Poverty rate prediction using multi-modal survey and earth observation data
- Simone Fobi Nsutezo ,
- Manuel Cardona ,
- Elliott Collins ,
- Caleb Robinson ,
- Anthony Ortiz ,
- Tina Sederholm ,
- Rahul Dodhia ,
- Juan M. Lavista Ferres
COMPASS '23: ACM SIGCAS/SIGCHI Conference on Computing and Sustainable Societies |
Published by Association for Computing Machinery
This work presents an approach for combining household demographic and living standards survey questions with features derived from satellite imagery to predict the poverty rate of a region. Our approach utilizes visual features obtained from a single-step featurization method applied to freely available 10m/px Sentinel-2 surface reflectance satellite imagery. These visual features are combined with ten survey questions in a proxy means test (PMT) to estimate whether a household is below the poverty line.
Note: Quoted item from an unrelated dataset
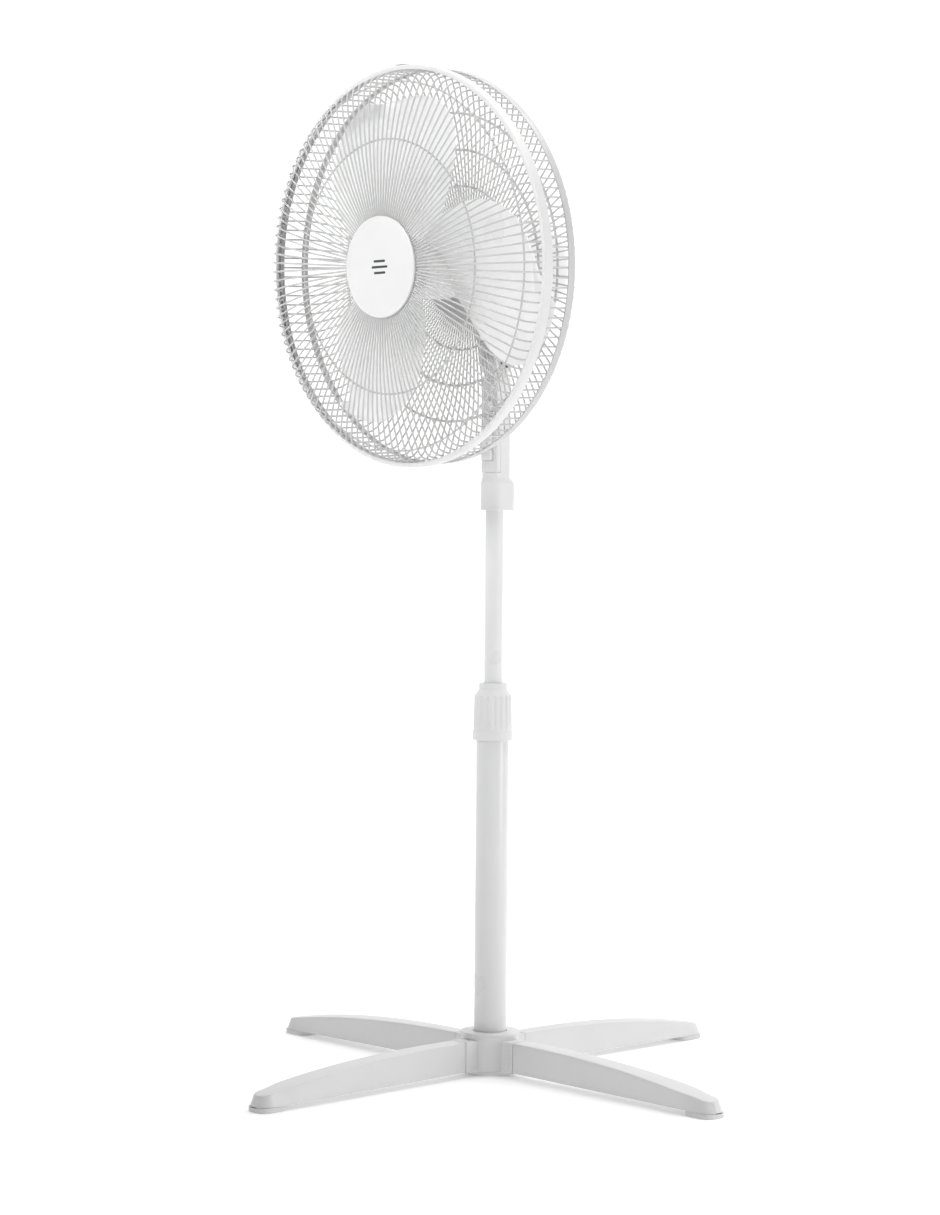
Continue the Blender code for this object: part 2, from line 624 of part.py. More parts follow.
def make_neck_cover(looks, section):
    cover = placed("neck_cover", prism(section, COVER_BOTTOM, COVER_TOP), looks["white"])
    wide = NECK_HALF_WIDTH + 0.01
    cut(cover, block((-wide, -COVER_SEAM, COVER_BOTTOM - 0.01), (wide, 0.05, COVER_TOP + 0.01)))
    inner = NECK_HALF_WIDTH - NECK_WALL
    wall = NECK_FRONT - NECK_WALL
    cut(cover, block((-inner, -wall, COVER_BOTTOM + NECK_WALL), (inner, 0.05, COVER_TOP - NECK_WALL)))
    side = BUTTON_HALF_WIDTH + RUN_GAP
    high = BUTTON_HALF_HEIGHT + RUN_GAP
    for z in button_heights():
        cut(cover, block((-side, -0.03, z - high), (side, 0.0, z + high)))


def make_neck_fittings(looks):
    wall = NECK_FRONT - NECK_WALL
    flange_front = wall - GAP
    for index, z in enumerate(button_heights()):
        half = BUTTON_HALF_WIDTH
        back = -flange_front + BUTTON_FLANGE / 2.0
        cap = block((-half, -NECK_FRONT - BUTTON_PROUD, z - BUTTON_HALF_HEIGHT),
                    (half, back, z + BUTTON_HALF_HEIGHT), BUTTON_EDGE)
        button = placed("speed_button_%d" % index, cap, looks["white"])
        wide = half + BUTTON_FLANGE
        high = BUTTON_HALF_HEIGHT + BUTTON_FLANGE
        add(button, block((-wide, -flange_front, z - high),
                          (wide, -flange_front + BUTTON_FLANGE, z + high)))
    back = -flange_front + BUTTON_FLANGE + BUTTON_TRAVEL + GAP
    rear = NECK_REAR - NECK_WALL - SWITCH_PLAY
    placed("switch_block", block((-SWITCH_HALF_WIDTH, back, COVER_BOTTOM + 0.006),
                                 (SWITCH_HALF_WIDTH, rear, COVER_TOP - 0.010)), looks["black"])
    face = (math.pi / 2, 0, 0)
    flange = GLAND_RADIUS + 0.0014
    placed("cord_inlet", turned([(GLAND_BORE, -GLAND_LENGTH), (flange, -GLAND_LENGTH), (flange, -GAP),
                                 (GLAND_RADIUS, -GAP), (GLAND_RADIUS, NECK_WALL),
                                 (GLAND_BORE, NECK_WALL)], 24),
           looks["white"], (0, NECK_REAR, GLAND_HEIGHT), face)
    for name, height in zip(("neck_screw_low", "neck_screw_high"), cover_screw_heights()):
        placed(name, screw(COVER_SCREW_RADIUS, COVER_SCREW_HEAD, NECK_WALL, 0.0014, 12), looks["steel"],
               (0, NECK_REAR + GAP, height), face)
    reach = NECK_SOCKET_REAR + GAP
    placed("neck_clamp_screw", screw(CLAMP_SCREW_RADIUS, CLAMP_SCREW_HEAD,
                                     reach - UPPER_POLE_RADIUS - GAP, CLAMP_SCREW_KNOB), looks["dark"],
           (0, reach, CLAMP_SCREW_HEIGHT), face)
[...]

We show that the inclusion of visual features reduces the mean error in poverty rate estimates from 4.09% to 3.88% over a nationally representative out-of-sample test set. In addition to including satellite imagery features in proxy means tests, we propose an approach for selecting a subset of survey questions that are complementary to the visual features extracted from satellite imagery. Specifically, we design a survey variable selection approach guided by the full survey and image features and use the approach to determine the most relevant set of small survey questions to include in a PMT. We validate the choice of small survey questions in a downstream task of predicting the poverty rate using the small set of questions. This approach results in the best performance — errors in poverty rate decrease from 4.09% to 3.71%. We show that extracted visual features encode geographic and urbanization differences between regions.